Users need the ability to run AI models on-device. That capability comes partly from the use of higher-performance embedded processors optimized for the target environment, which provide increased data privacy and lower latency. In addition, as edge AI doesn’t need a reliable connection to the internet, it excels in such environments. Another contributor to on-device AI comes from how experts in the field have adapted server-based models to run more efficiently in embedded systems.

Researchers developed CNN architectures, such as ResNet and Mobilenet, to offer high image-recognition accuracy using fewer matrix multiplications than earlier models developed for server implementation. These model architectures split large, computationally expensive filters into smaller two-dimensional convolutions.

They also took advantage of techniques such as layer fusing, in which successive operations funnel data through the weight calculations and activation operations of more than one layer. Such techniques take advantage of data locality to avoid external memory accesses that are costly in terms of energy and latency.

Designers coupled these and other edge-optimized model architectures with techniques such as network pruning and quantization. Pruning reduces the overall number of operations needed to process each layer. But it’s often a poor fit for the highly optimized matrix-multiply engines developed for neural processing. In practice, the use of quantization delivers better results with lower overheads, taking advantage of single-instruction multiple-data (SIMD) arithmetic engines designed for matrix and vector operations.

By using 8-bit integer arithmetic, and possibly even smaller word widths, instead of the much wider floating-point formats used during model training, massively reduces the demand for compute and energy. Since it’s possible to use many 8-bit arithmetic engines in parallel in place of a single high-precision floating-point unit, an embedded processor can deliver major improvements in throughput for the same energy and die cost.

Exploring Qualcomm NPU Architecture

Qualcomm’s Dragonwing Hexagon neural processor unit (NPU) leveraged these techniques for its Snapdragon series of system-on-chips (SoCs) for mobile phones. This lets the SoCs support functions such as face and speech recognition. The same processor is now available to industrial users through Tria Technologies’ Dragonwing series of SMARC modules (Fig. 1), sitting alongside Arm-based Cortex-A series applications cores and Adreno graphics processing units (GPUs).
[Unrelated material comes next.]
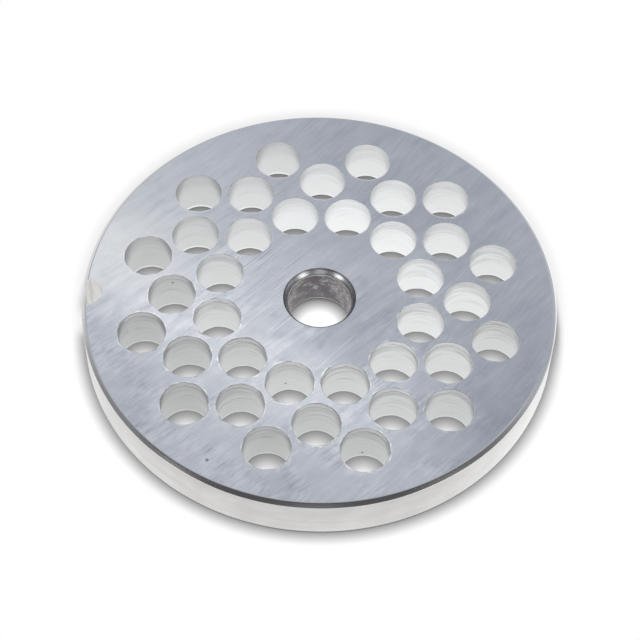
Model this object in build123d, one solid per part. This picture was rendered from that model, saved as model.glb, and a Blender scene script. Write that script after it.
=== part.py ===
from build123d import *
from math import cos, pi, radians, sin, sqrt
import os

# Meat grinder plate, number 32, coarse: a hardened steel disc, ground flat on both
# faces, through which the knife pushes the meat. One piece with no joints.
#
# Frame: millimetres, +Z up along the bore. The origin is the centre of the bore on
# the lower face, so the plate lies on Z = 0. The locating notch points to -X.

# Disc
plate_diameter = 98.4
plate_thickness = 10.8
rim_chamfer = 0.8

# Bore that runs on the stud of the feed screw
bore_diameter = 13.2
bore_chamfer = 1.0

# Mincing holes: rings of equally many holes, each ring turned by half a step from
# the one inside it, so that every hole nests between two holes of that ring
hole_diameter = 9.8
web = 1.4                  # least steel left between two neighbouring holes
holes_per_ring = 12

# Round-bottomed locating notch in the rim, for the key in the grinder's head
notch_width = 6.0
notch_depth = 4.1          # from the rim in to the bottom of the notch
notch_angle = 180.0        # degrees from +X, in line with a hole of the second ring

# Worked out from the above
plate_radius = plate_diameter / 2
bore_radius = bore_diameter / 2
hole_radius = hole_diameter / 2
hole_pitch = hole_diameter + web
ring_step = 2 * pi / holes_per_ring
rim_land = notch_depth + web


def disc_profile():
    """Half section of the disc in XZ, from the bore to the rim, both chamfered."""
    section = [
        (bore_radius + bore_chamfer, 0),
        (plate_radius - rim_chamfer, 0),
        (plate_radius, rim_chamfer),
        (plate_radius, plate_thickness - rim_chamfer),
        (plate_radius - rim_chamfer, plate_thickness),
        (bore_radius + bore_chamfer, plate_thickness),
        (bore_radius, plate_thickness - bore_chamfer),
        (bore_radius, bore_chamfer),
    ]
    return Plane.XZ * Polygon(*section, align=None)


def ring_radii():
    """Radii of the hole rings, from the hub out to the plain land at the rim.

    Holes of the first ring lie one pitch apart. Each further ring lies one pitch
    from the holes that it nests between, for as long as the land stays whole.
    """
    half_step = ring_step / 2
    outermost = plate_radius - rim_land - hole_radius
    radii = []
    radius = hole_pitch / (2 * sin(half_step))
    while radius <= outermost:
        radii.append(radius)
        sideways = radius * sin(half_step)
        if sideways >= hole_pitch:
            break
        radius = radius * cos(half_step) + sqrt(hole_pitch**2 - sideways**2)
    return radii


def hole_centres():
    """Centres of all mincing holes; the second ring has a hole at the notch angle."""
    centres = []
    for ring, radius in enumerate(ring_radii()):
        turn = radians(notch_angle) + (ring - 1) * ring_step / 2
        for hole in range(holes_per_ring):
            angle = turn + hole * ring_step
            centres.append((radius * cos(angle), radius * sin(angle)))
    return centres


def notch_cutter():
    """The steel that the notch takes away: a slot, open at the rim, with a round end."""
    end_radius = notch_width / 2
    end_centre = plate_radius - notch_depth + end_radius
    outline = Pos(end_centre, 0) * Circle(end_radius)
    outline += Pos(end_centre + notch_depth / 2, 0) * Rectangle(notch_depth, notch_width)
    return Rot(0, 0, notch_angle) * extrude(outline, plate_thickness)


def grinder_plate():
    """The whole plate: turned disc, mincing holes and locating notch."""
    disc = revolve(disc_profile(), Axis.Z)

    drill = extrude(Circle(hole_radius), plate_thickness)
    drills = [Pos(x, y, 0) * drill for x, y in hole_centres()]
    return disc - drills - notch_cutter()


plate = grinder_plate()
plate.label = "grinder_plate"

os.makedirs("parts", exist_ok=True)
export_step(plate, "parts/grinder_plate.step")
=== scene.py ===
from math import atan2, cos, hypot, pi, radians, sin, sqrt

import bmesh
import bpy
import numpy as np
from mathutils import Matrix, Vector


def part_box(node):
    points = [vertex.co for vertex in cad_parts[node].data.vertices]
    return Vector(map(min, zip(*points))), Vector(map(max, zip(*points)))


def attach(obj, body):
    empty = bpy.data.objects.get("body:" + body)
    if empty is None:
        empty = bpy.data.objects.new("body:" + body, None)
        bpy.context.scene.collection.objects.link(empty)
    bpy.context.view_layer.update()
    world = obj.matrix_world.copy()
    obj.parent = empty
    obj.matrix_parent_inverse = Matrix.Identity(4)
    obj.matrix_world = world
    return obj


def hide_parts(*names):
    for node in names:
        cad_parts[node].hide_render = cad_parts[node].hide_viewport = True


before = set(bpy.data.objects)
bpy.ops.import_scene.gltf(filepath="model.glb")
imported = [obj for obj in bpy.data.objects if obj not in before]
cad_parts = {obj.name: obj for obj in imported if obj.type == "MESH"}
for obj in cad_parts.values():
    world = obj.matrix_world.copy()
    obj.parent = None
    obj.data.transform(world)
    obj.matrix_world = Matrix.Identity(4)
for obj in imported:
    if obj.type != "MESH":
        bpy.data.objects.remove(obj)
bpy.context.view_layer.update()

# ---------------------------------------------------------------------------------------
# The eye: a camera with a long lens that stands in front of the plate and looks down on
# its upper face, a touch out of level.
# ---------------------------------------------------------------------------------------
lens_length = 109.085
sensor_width = 36.0
eye_distance = 0.39863
eye_elevation = radians(55.874)
eye_tilt = radians(1.393)
aim_point = Vector((0.00020, -0.00566, 0.0108))
nearest_seen = 0.02
farthest_seen = 20.0

eye_data = bpy.data.cameras.new("eye")
eye_data.lens = lens_length
eye_data.sensor_width = sensor_width
eye_data.clip_start = nearest_seen
eye_data.clip_end = farthest_seen
eye = bpy.data.objects.new("eye", eye_data)
bpy.context.scene.collection.objects.link(eye)
line_of_sight = Vector((0.0, cos(eye_elevation), -sin(eye_elevation)))
stand = Matrix.Translation(aim_point - line_of_sight * eye_distance)
lean = Matrix.Rotation(pi / 2 - eye_elevation, 4, "X")
eye.matrix_world = stand @ lean @ Matrix.Rotation(eye_tilt, 4, "Z")
bpy.context.scene.camera = eye
bpy.context.scene.view_settings.view_transform = "Standard"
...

Developers can incorporate SMARC modules into their own motherboard to take advantage of off-the-shelf carrier boards (Fig. 2). These provide access to a wide range of processor options.

Current generations of Hexagon reflect a long-term commitment to signal-processing, machine-learning and AI workloads. The first iteration of the Hexagon appeared in 2007, initially supporting digital-signal-processing (DSP) workloads with a scalar engine based on a very long instruction word (VLIW) architecture to deliver high data throughput.

A key innovation that dates back to this implementation is the use of symmetric multithreading (SMT). By leveraging thread-level parallelism, the architecture hides many of the issues caused by external memory latency. This design philosophy has carried through successive generations of Hexagon, along with a focus on creating a unified architecture that lets developers take full advantage of the Hexagon’s hardware resources.

Later generations of the Hexagon NPU added support for parallel vector arithmetic and then multidimensional tensors. This was coupled with a full scalar processor that can run Linux with no need to fall back on support from the Arm CPUs in the SoC if the application needs it. Fusing the scalar, vector, and tensor engines, all sharing access to a central memory, allows for high flexibility.

The NPU is also equipped with micro-tile inferencing, a technique that makes it possible to support smaller AI models efficiently where the use-case calls for ultra-low power consumption. This can let a simple model run for long periods in a low-energy state, to detect certain types of sound, such as a human voice. Multiple micro tiles can run simultaneously so that this model can continue running while other models take on the job of speech recognition.

The common-memory architecture lets developers take full advantage of techniques like layer fusing. This technique can combine 10 or more layers to eliminate the need to write intermediate results to external memory.

Recognizing the need for access to a variety of models, Qualcomm’s AI Hub provides access to hundreds of different model implementations, each optimized for the Snapdragon and Dragonwing platforms. Users simply need to select and download models to get up and running with AI, letting them try out different approaches to see which best fits the target application.

Processors currently available in that format include the QCS5490 and QCS6490, alongside the larger Vision AI-KIT. Optimized for high-performance video processing, the IQ9075 processor in the Vision AI-KIT can deliver 100 TOPS (teraoperations per second) of performance.

As AI continues to proliferate across edge and embedded applications, developers need easy access to the widest variety of models and performance points to match cost and service expectations.